For all it’s emotionally challenged public dealings, the DUP has delivered £1 billion on top of a £9 billion annual subvention to an economy that is structurally weak due to its highly peripheral position within the UK market and 30-years of communal violence.

In any prematurely called border poll, the first questions are likely not just to be the NHS vs the HSE question, but a more direct: where’s yer money, and how are you going make it to work? As well as, what’s in it for me and my family?

Even the most positive of these polls show a losing margin. Whilst the Scottish independence referendum started the campaign way down at 24%, the continuing polarisation of NI society means there’s virtually no new free ground to be won.

Rather than opening the necessary new ground, any putative border poll campaign build on current lines of tribal logic will bombard the electorate with “images and texts that reinforce and encourage us to remain inside our favourite confusions.”

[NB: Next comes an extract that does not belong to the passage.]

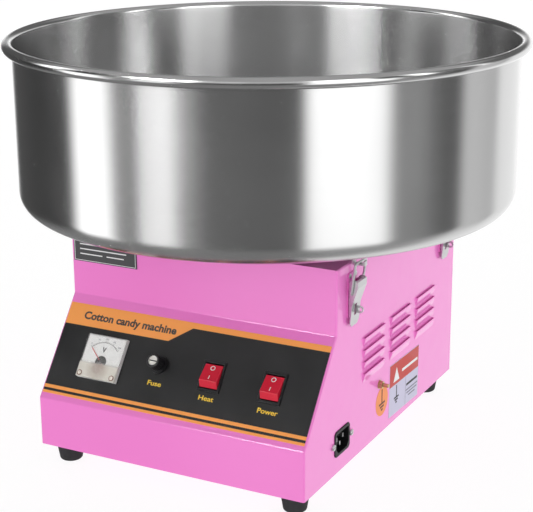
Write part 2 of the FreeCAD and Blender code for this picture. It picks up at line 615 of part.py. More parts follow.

In fact, demography is a lazy distraction from the essential political spadework that needs doing now, not in five or ten years time. As Paul Nolan notes at the end of his piece:

It may be that the political future of Northern Ireland rests with another group entirely.

While the issue is usually presented as an arm wrestle between unionism and nationalism, this completely neglects the growing importance of those who do not identify with either of the two blocs.

In the March 2017 Assembly election these “Others” took 16 per cent of the vote. In the knife-edge scenario of the 50 per cent plus one majority required by a Border poll these votes will matter.

As one demographer put it to me, “If there is to be a united Ireland it may be because of a Chinese woman in Finaghy.” [Emphasis added]

Ending culture war as a coping strategy

Ulster Protestants are more than cyphers for someone’s careless reckoning that their deeply felt Britishness is a fiction. Key to a UI is developing an understanding of how they persist in self-identifying as Irish AND the ways in which they are alienated from it.

One of my two oldest friends is Presbyterian, and he spent all his childhood summers in a tiny cottage in the west Donegal Gaeltacht. He voted for Hume in the first European election and thinks warmly of an Ireland that for him has long been socially united.

But he’s not a fool. He knows what the IRA did to relatives in south Armagh and wouldn’t trust them or their representative as far as he could throw them. He can sing Amhrain na bhFainn and has drunk Champaigne from Sam Maguire when Donegal brought it home in 92.

But he’s also a Linfield fan and he understands very well the deep contempt in which he and his own culture is held.

Sinn Fein has popularised the talk of a united Ireland. No question about that. But another glorious failure is of no use to them, NI or Ireland. The social debt of the Republican movement to that section of the population it actively targeted remains an active block to achieving what many continue to dream of.

Clearing that debt should be a key piece of work in dealing with the past. But we also need to start providing real leadership in our own northern society and to build confidence and spendable capital with folks like my old Presbyterian friend. And not just “our own”.

That means a renewed commitment to building new infrastructure, new jobs and new opportunities regardless of wherever it is they come from: rather than just relying on time’s natural corrosion to disappear the old ones.